Newspaper

The Homeless are not ‘street people’

Community health nurse Cathy Crowe has worked with the homeless and disadvantaged on the streets of Toronto for almost a quarter century. Long ago, a homeless man at the corner of Sherbourne and Dundas Sts. in downtown Toronto described her as a “street nurse.” That is how Crowe prefers to refer to herself still, signing off an email to me this week with “Cathy Crowe, street nurse.” As the content of her note made clear, however, Crowe does not regard those she works with as “street people.” In fact, Crowe and others who work closely with Toronto’s homeless consider “streetperson” to be a derogatory term. Crowe’s email drew my attention to an article published in the Star on April 30. Headlined, “Man admits to strangling streetperson,” it reported on the savage beating death of a “kind and gentle” 33-year-old homeless woman named Bly Markis — but known to many as “California.” The story recounted the moving testimony of Markis’s parents as Martin DeNarvaez, 25, pleaded guilty to second-degree murder in her April 2008 death. Her mother, Eleanor Markis, noted Bly was a successful working woman until she got into drugs at age 30, leading to a slide into homelessness.

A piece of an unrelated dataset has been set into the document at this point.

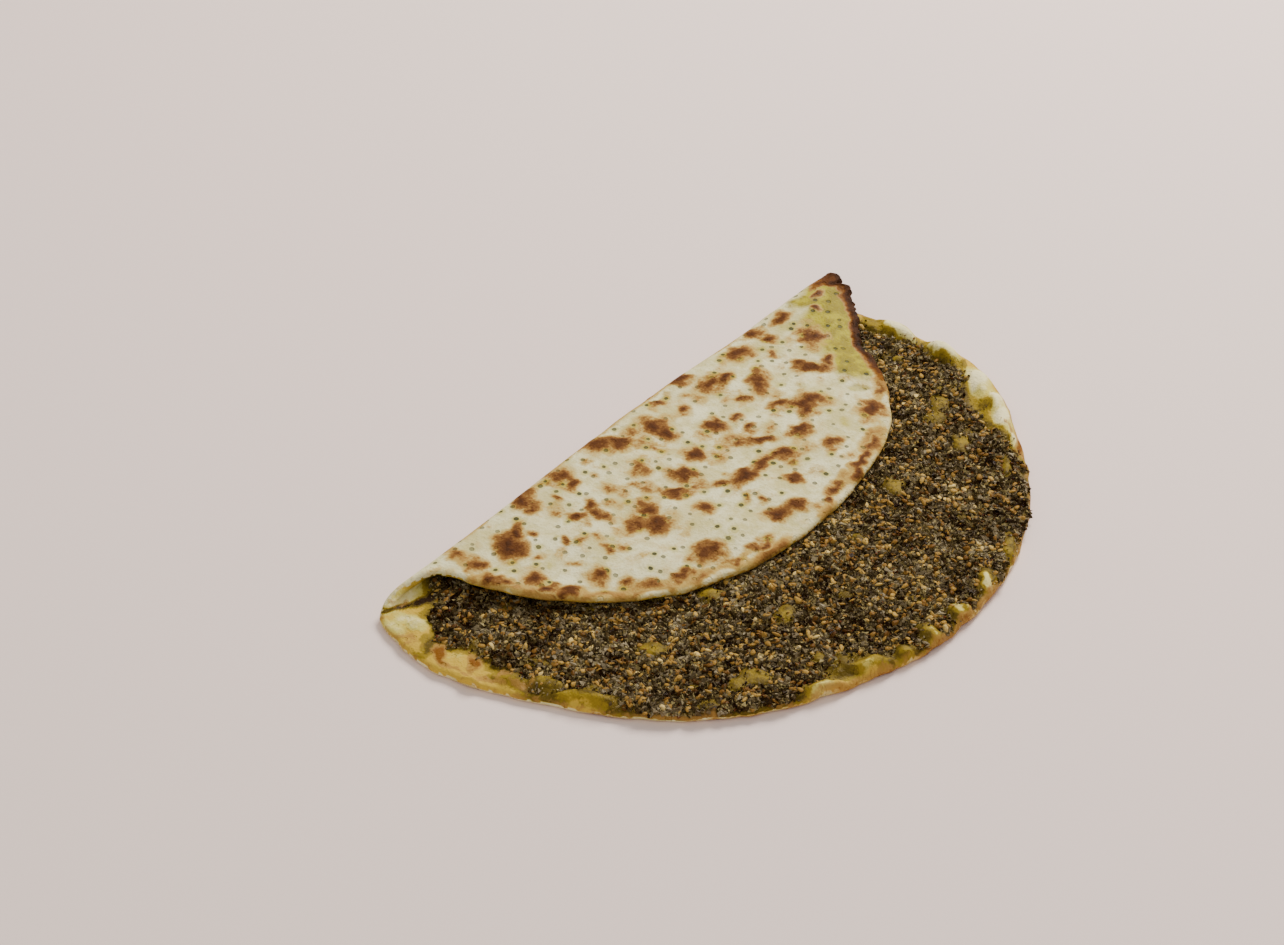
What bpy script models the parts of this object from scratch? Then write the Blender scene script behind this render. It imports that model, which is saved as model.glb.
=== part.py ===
"""A za'atar flatbread, baked flat and then folded over itself.

One thin round of dough lies baked side down. Its far part is folded up and over, so that it
lies back on the round with the baked, spotted side showing. A layer of herbs and sesame
covers the dough's upper face and runs through the fold. One end of the fold is burnt and
curls up.

Lengths are metres. X runs along the fold, -Y is the open front and Z is up. The origin is
the middle of the bounding box, on the floor. On the flat round, x is measured along the fold
and s across it, from the line where the bend starts towards the flap.
"""

import math
import random

import bpy
import numpy as np
from mathutils import Matrix, Vector

# The round before it is folded
ROUND_RADIUS = 0.140
ROUND_CENTRE = (-0.0093, -0.0213)
DOUGH_THICKNESS = 0.0032
RIM_ROUNDING = 0.0011
# How far the rim departs from the circle, in millimetres, at turns in degrees. Turn 0 is
# along X and turn 90 is the flap's side, where the bread was pulled short on the left.
RIM_DEPARTURES = {
    0: -1.9, 12: 4.0, 22: 5.5, 32: 3.8, 45: 2.7, 60: 4.0, 80: -0.1, 100: -4.9,
    120: -10.0, 138: -16.0, 150: -22.5, 159: -25.3, 168: -6.9, 180: -1.4, 200: -0.7,
    220: 3.2, 240: 1.2, 260: 1.1, 280: -1.0, 300: -2.6, 320: -1.5, 340: 5.1,
}
MILLIMETRE = 0.001

# The fold
BEND_RADIUS = 0.0053
FOLD_HALF_LENGTH = 0.135
FOLD_BOW = 0.0062
FOLD_SKEW = 0.0051
FLAP_DROOP = 0.0018
DROOP_WIDTH = 0.016
BLISTER_HEIGHT = 0.0004
BLISTER_SPACING = 0.044

# The burnt corner at the fold's far end, where the bend widens and the flap curls up
CORNER_WIDENING = 0.0026
CORNER_FROM = 0.064
CORNER_TO = 0.130
CORNER_FALL = 0.050
LONGEST_BEND = math.pi * (BEND_RADIUS + CORNER_WIDENING)
CRACK_TURN = 23.0
CRACK_WIDTH = 0.0035
CRACK_DEPTH = 0.0065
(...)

Crowe, who is currently the voluntary executive director of the Toronto Disaster Relief Committee, questioned the story’s headline. “The article itself was sensitively written but I found the caption diminishing and pejorative,” Crowe said. “I’m hoping you and the Toronto Star will be willing to engage in some discussion regarding how people who are homeless are portrayed and labelled.”